2000 miles on American Roads in 5 days
"I want to see America," I told Graham talking about going to see his family in St. Louis, a city one thousand miles from our home in New York. In the back of my head I heard the soft tones of Simon & Garfunkel's "America" and in front of me was a landscape seen through the lens of the photographic giants of the past - Robert Frank, Ansel Adams, and Richard Avedon.
A week later, I picked Graham up after work in a rental car and we left Brooklyn for the Midwest.
Not only was I to meet my boyfriend's family for the first time, but this trip held significant value for me in other ways. I had just finished three of the four books in the Emigrants series by the Swedish author Vilhelm Moberg. The novels tell the story of the Swedish emigrants Karl-Oskar and Kristina, who in 1850 left Sweden with their family. They both leave a starving, remote village to find a new future in the promise land of America. After three months on a schooner across the Atlantic, they reach New York only to continue on by boat and train further west to St.
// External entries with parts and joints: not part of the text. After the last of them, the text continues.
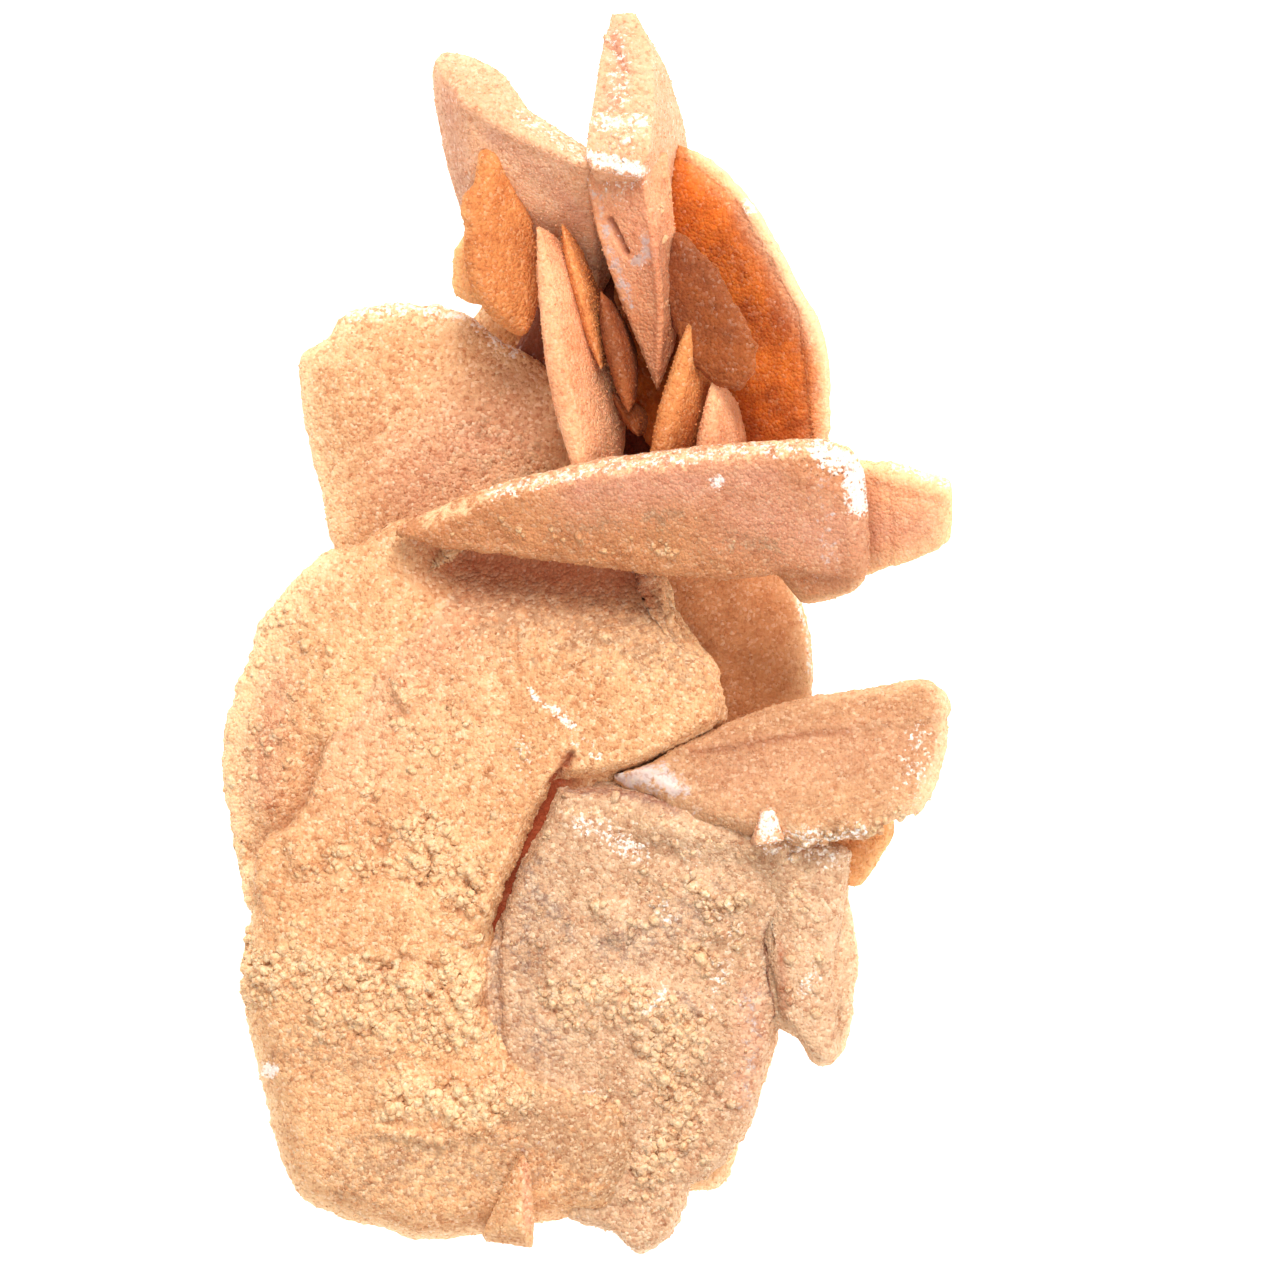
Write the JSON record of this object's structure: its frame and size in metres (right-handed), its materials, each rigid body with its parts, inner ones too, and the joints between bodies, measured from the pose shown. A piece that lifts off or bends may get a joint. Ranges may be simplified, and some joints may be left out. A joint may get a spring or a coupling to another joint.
{
  "type": "gypsum sand rose",
  "caption": "Gypsum sand rose lying on its back: intergrown, sand-filled, lens-shaped blades fanning out from a dark hollow and a broad crusted foot.",
  "frame": {"origin": "middle of the bounding box's footprint, on the surface it lies on", "axes": "+Y towards the crown of finger blades, +Z out of the side that shows, +X to the right as seen looking down on it"},
  "size_m": [0.0914, 0.1554, 0.053],
  "materials": {
    "sandy_gypsum": "rough, grainy, honey to orange-brown, faintly translucent at thin rims"
  },
  "bodies": {
    "root": {"sand_rose": "sandy_gypsum"}
  },
  "joints": []
}
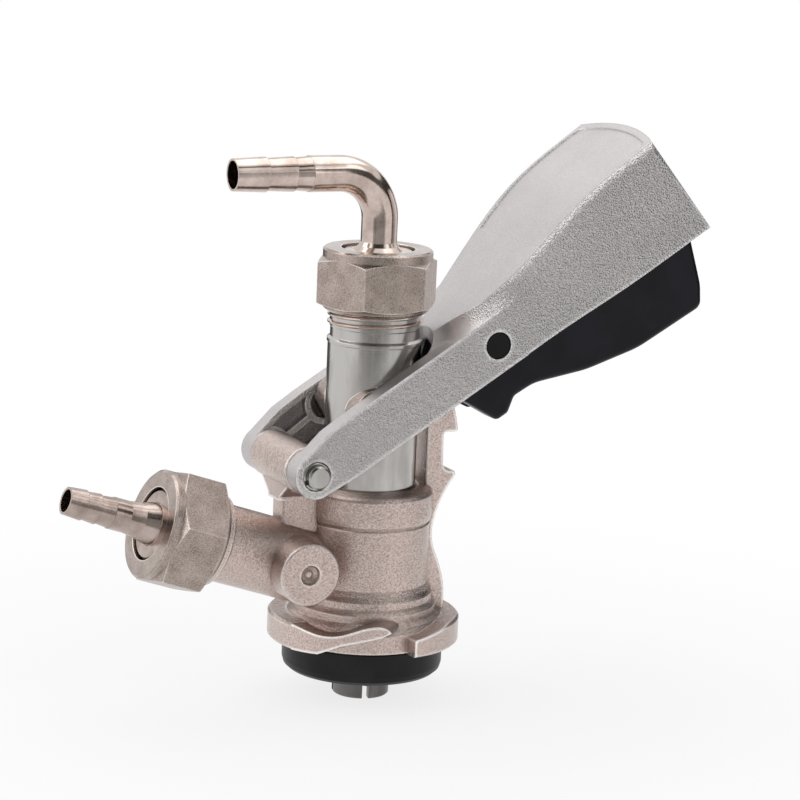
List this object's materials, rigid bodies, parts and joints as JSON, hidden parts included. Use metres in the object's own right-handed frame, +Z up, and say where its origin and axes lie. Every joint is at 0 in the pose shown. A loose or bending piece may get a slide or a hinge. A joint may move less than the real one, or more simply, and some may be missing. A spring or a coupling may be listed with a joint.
{
  "type": "keg coupler",
  "caption": "Lever-handled keg coupler: bayonet body, sliding beer probe with elbow, sloping gas inlet, hexagon union nuts with hose tails, and a sprung trigger grip under the handle.",
  "frame": {"origin": "on the probe axis, at the underside of the body flange that the bayonet lugs stand on", "axes": "+Z up along the probe axis, +X toward the handle grip, gas inlet toward -X, +Y by the right-hand rule"},
  "size_m": [0.1615, 0.046, 0.1379],
  "materials": {
    "nickel_cast": "grainy nickel plating over a brass casting",
    "nickel_turned": "satin nickel plating over turned brass",
    "nickel_polished": "bright nickel plating over brass tube",
    "stainless": "polished stainless steel",
    "spring_steel": "bright spring steel",
    "handle_casting": "satin cast alloy, hammered on the side walls",
    "black_plastic": "satin black moulded plastic",
    "black_pin": "blackened steel",
    "black_rubber": "satin black rubber",
    "grey_washer": "grey sealing washer",
    "white_plastic": "natural moulded plastic"
  },
  "bodies": {
    "coupler_body": {"body_casting": "nickel_cast", "body_seal": "black_rubber", "gland_rings": "black_rubber", "gas_check_valve": "black_rubber", "gas_washer": "grey_washer", "hinge_pin": "stainless", "hinge_snap_rings": "spring_steel"},
    "probe": {"probe_tube": "stainless", "guide_studs": "nickel_turned", "probe_nose": "stainless", "probe_seal": "black_rubber", "ball_seat": "grey_washer", "ball_cage": "white_plastic", "beer_washer": "grey_washer"},
    "ball": {"check_ball": "stainless"},
    "beer_union": {"beer_nut": "nickel_turned"},
    "elbow": {"beer_elbow": "nickel_polished"},
    "gas_union": {"gas_nut": "nickel_turned"},
    "gas_tail": {"gas_tail_piece": "nickel_polished"},
    "lever": {"handle": "handle_casting", "trigger_pin": "black_pin", "trigger_spring": "spring_steel"},
    "trigger": {"trigger_grip": "black_plastic", "claw_pin": "spring_steel"}
  },
  "joints": [
    {"name": "handle_hinge", "type": "hinge", "parent": "coupler_body", "child": "lever", "pos_m": [-0.0211, 0, 0.0441], "axis": [0, 1, 0], "range_deg": [0, 21]},
    {"name": "probe_slide", "type": "slide", "parent": "coupler_body", "child": "probe", "axis": [0, 0, -1], "range_m": [0, 0.0078]},
    {"name": "trigger_pivot", "type": "hinge", "parent": "lever", "child": "trigger", "pos_m": [0.02482, 0, 0.07327], "axis": [0, 1, 0], "range_deg": [-8, 13], "stiffness_Nm_per_rad": 1},
    {"name": "ball_lift", "type": "slide", "parent": "probe", "child": "ball", "axis": [0, 0, 1], "range_m": [0, 0.003]},
    {"name": "beer_nut_turn", "type": "hinge", "parent": "probe", "child": "beer_union", "pos_m": [0, 0, 0.0874], "axis": [0, 0, 1], "continuous": true},
    {"name": "elbow_swivel", "type": "hinge", "parent": "probe", "child": "elbow", "pos_m": [0, 0, 0.0884], "axis": [0, 0, 1], "continuous": true},
    {"name": "gas_nut_turn", "type": "hinge", "parent": "coupler_body", "child": "gas_union", "pos_m": [-0.04869, 0, 0.02902], "axis": [-0.9511, 0, 0.309], "continuous": true},
    {"name": "gas_tail_swivel", "type": "hinge", "parent": "coupler_body", "child": "gas_tail", "pos_m": [-0.05706, 0, 0.03174], "axis": [-0.9511, 0, 0.309], "continuous": true}
  ],
  "couplings": [
    {"joint": "probe_slide", "follows": "handle_hinge", "m_per_rad": 0.02128}
  ]
}
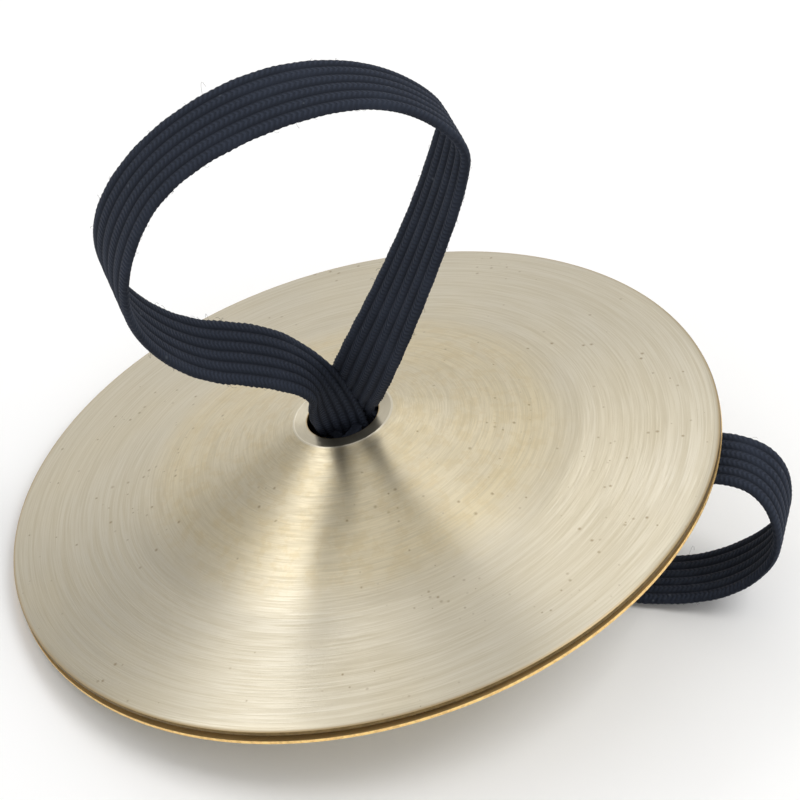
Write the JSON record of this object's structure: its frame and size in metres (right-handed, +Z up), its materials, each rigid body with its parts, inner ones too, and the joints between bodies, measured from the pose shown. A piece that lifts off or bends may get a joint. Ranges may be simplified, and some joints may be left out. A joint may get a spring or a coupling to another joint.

Louis and from there, north to the Minnesota Territories. They were trusting only in the letters from former emigrants and the dream of a new life.
Their journey out west took them two months and was riddled with disease and death. With stops and detours it takes us two days to drive the same distance. Relatives from my mother's side emigrated and I am filled with thought if they went in this line. The landscape is now transformed from a wasteland to one filled with fast food and rest stops and small cities. But as we drive across the ocean of waving grass (1) I feel the tide of history coming in as I look out the car window.
Driving across America means endless hours on the road, sometimes you have the feeling that you're driving in a circle when the same fast-food signs disrupts the view of the blue sky over and over again. But all of a sudden there can be a change in the landscape that offer variation. We pass the blue mountains in Pennsylvania in to Maryland and then venture off on a little detour in West Virgina where we see some sights (and over 7 states the sign tells us on the look-out point), then in Ohio the landscape starts to flatten out, the grass waves, the corn is soon ready to be cropped. Finally in St Louis we're greeted by the big arch - the connection between the north and south.
On our way back, we drove without rest, and after 1000 miles, 17 hours, 5 records on repeat and 8 coffees (one which was mere brown water with "lightener" as the rest-stop vending machine described it) we arrived to see the sun rise over Manhattan.